_Information given_.
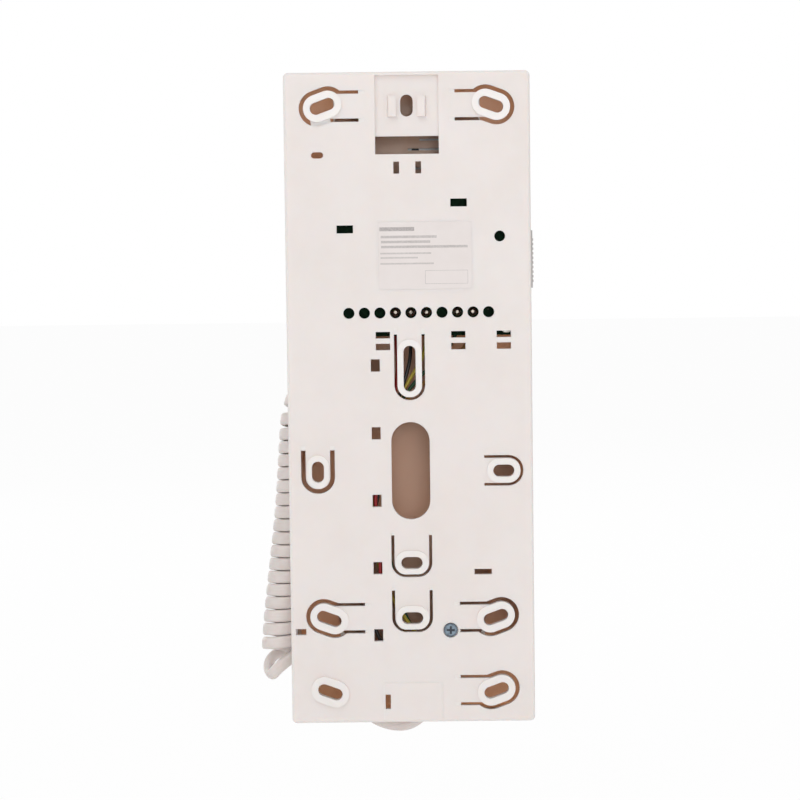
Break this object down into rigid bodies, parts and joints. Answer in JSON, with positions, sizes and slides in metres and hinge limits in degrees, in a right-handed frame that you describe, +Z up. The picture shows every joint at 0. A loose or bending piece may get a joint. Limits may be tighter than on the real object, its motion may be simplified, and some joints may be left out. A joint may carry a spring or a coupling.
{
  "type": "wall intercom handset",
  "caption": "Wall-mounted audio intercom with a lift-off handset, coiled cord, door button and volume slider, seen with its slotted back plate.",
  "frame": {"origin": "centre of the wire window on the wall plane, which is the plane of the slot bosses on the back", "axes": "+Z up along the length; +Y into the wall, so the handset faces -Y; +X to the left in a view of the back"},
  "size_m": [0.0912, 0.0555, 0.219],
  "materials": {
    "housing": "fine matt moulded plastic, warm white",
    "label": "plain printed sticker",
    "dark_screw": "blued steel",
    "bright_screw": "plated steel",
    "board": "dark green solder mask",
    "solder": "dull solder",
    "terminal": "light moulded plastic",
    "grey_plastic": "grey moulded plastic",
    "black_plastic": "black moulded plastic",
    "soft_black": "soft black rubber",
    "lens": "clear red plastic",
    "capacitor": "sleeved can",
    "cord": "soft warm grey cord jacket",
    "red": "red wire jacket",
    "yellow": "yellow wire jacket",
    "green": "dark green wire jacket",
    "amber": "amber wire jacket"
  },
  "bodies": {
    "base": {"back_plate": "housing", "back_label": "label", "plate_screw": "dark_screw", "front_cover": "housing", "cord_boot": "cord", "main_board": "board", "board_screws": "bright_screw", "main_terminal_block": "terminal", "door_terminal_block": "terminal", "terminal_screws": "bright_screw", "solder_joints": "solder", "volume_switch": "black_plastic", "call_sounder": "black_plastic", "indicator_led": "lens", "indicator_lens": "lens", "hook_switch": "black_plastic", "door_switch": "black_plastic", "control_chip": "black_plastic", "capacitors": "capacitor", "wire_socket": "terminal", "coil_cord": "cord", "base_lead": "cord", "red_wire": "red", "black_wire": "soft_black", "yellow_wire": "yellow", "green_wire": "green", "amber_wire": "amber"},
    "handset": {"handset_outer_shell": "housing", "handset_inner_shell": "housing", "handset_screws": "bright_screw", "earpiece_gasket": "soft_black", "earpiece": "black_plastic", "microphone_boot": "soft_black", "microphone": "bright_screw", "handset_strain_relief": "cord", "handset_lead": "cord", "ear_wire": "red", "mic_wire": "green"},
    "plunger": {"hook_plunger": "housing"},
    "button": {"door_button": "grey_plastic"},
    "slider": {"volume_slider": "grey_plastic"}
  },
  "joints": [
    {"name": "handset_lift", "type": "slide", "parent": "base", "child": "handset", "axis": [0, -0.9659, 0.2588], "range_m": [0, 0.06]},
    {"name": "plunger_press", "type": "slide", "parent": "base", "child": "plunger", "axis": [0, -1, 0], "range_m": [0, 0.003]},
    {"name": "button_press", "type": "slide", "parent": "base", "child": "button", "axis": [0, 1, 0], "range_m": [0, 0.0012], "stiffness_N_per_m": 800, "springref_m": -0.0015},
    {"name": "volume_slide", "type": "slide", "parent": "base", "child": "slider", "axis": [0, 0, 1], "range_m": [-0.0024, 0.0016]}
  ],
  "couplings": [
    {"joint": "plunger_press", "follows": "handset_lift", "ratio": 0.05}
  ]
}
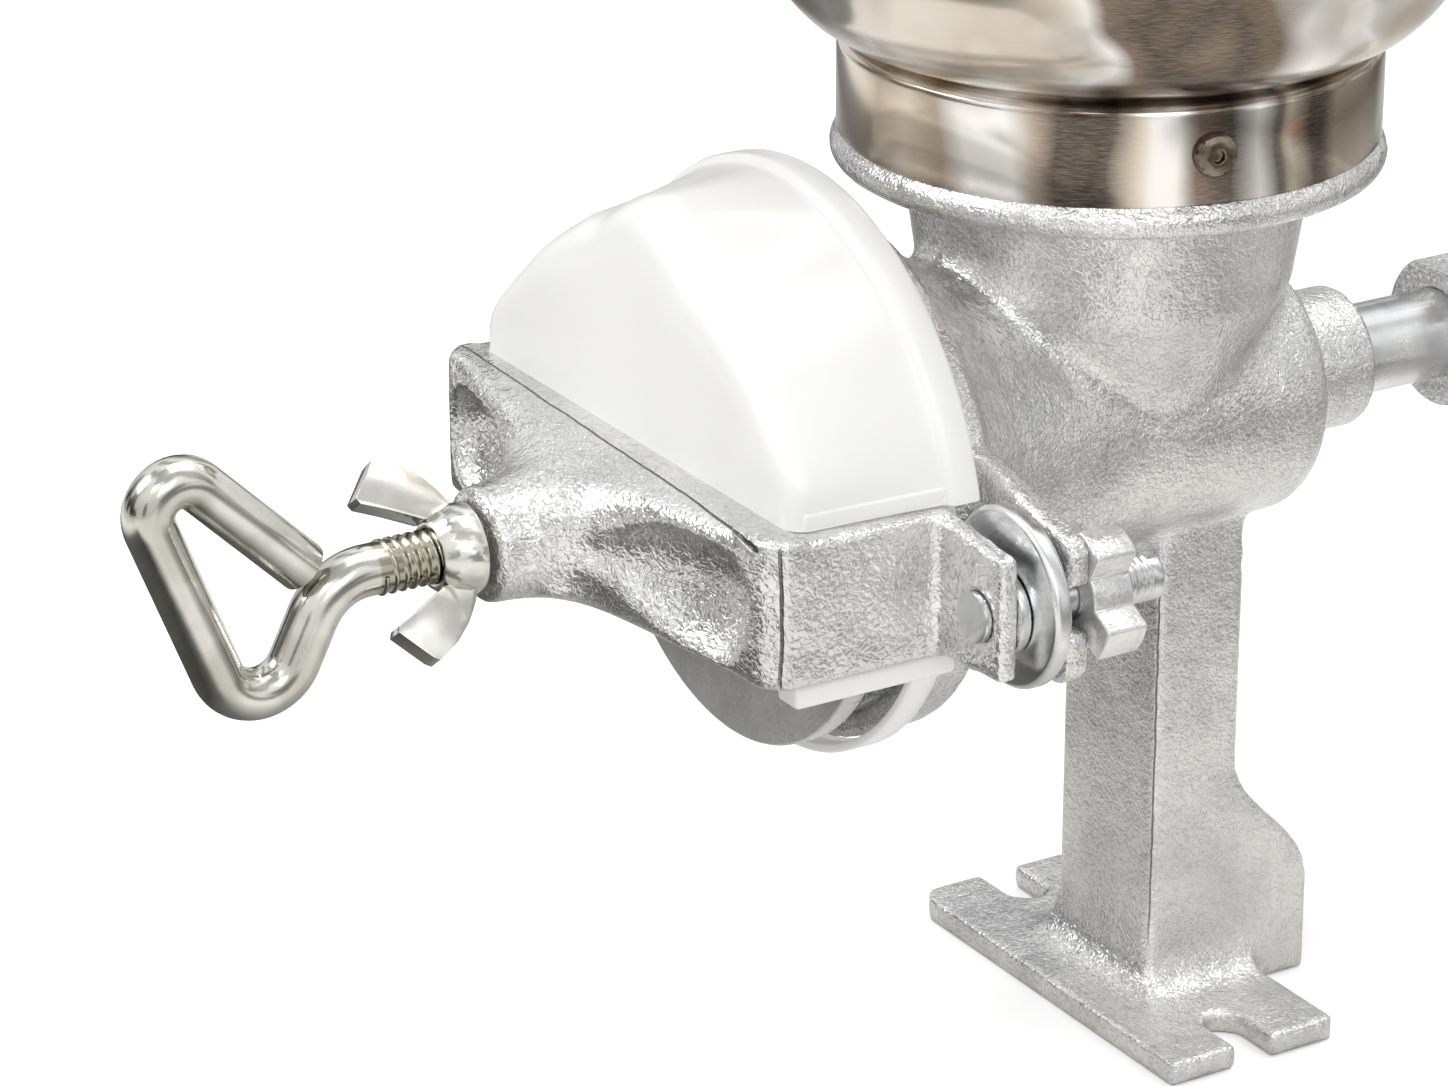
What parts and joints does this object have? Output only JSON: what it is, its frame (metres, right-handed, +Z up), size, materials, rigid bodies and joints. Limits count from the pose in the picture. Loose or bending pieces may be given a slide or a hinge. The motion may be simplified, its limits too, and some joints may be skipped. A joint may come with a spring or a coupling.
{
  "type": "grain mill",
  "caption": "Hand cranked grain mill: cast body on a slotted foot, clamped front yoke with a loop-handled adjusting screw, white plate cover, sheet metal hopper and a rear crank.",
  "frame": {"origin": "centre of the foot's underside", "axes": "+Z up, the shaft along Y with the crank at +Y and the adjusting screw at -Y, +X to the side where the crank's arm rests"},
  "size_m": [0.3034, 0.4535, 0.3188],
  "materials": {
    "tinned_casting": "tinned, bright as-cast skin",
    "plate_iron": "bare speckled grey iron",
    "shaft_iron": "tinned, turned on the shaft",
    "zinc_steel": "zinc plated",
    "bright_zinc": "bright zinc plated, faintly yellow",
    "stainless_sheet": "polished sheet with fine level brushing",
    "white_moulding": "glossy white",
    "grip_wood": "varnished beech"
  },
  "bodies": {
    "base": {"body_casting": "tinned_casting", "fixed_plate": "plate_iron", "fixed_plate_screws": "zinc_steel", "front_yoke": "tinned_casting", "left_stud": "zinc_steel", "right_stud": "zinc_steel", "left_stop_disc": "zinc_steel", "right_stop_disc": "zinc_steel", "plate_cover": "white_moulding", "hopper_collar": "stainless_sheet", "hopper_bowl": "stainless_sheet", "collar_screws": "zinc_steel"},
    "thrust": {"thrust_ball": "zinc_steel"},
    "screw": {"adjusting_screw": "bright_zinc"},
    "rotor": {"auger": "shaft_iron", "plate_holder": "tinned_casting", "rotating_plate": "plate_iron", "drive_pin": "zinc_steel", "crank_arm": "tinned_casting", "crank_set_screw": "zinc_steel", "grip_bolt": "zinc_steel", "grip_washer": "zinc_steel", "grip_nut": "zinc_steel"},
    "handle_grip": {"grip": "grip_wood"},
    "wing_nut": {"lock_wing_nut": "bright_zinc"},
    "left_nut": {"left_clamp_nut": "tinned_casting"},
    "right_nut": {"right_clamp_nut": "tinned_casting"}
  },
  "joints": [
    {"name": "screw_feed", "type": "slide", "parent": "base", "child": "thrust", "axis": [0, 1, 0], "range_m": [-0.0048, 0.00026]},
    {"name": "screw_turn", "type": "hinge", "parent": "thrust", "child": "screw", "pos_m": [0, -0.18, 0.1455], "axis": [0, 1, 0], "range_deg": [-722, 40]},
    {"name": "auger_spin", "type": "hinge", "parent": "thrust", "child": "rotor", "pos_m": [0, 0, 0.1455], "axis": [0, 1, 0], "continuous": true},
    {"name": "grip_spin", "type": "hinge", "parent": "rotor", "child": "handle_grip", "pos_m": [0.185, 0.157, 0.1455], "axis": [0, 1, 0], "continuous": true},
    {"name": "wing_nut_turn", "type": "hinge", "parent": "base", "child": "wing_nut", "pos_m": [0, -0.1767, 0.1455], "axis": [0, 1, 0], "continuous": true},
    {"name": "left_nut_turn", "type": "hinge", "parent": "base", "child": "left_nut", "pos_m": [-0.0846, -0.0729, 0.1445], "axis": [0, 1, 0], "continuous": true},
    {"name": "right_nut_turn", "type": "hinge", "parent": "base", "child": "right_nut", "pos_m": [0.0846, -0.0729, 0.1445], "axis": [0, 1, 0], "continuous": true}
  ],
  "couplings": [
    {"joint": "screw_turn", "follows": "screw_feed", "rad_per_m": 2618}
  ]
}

_Aim_.
Report only the number of lines in the listing that contain the word "bending".

_Finished answer_.
2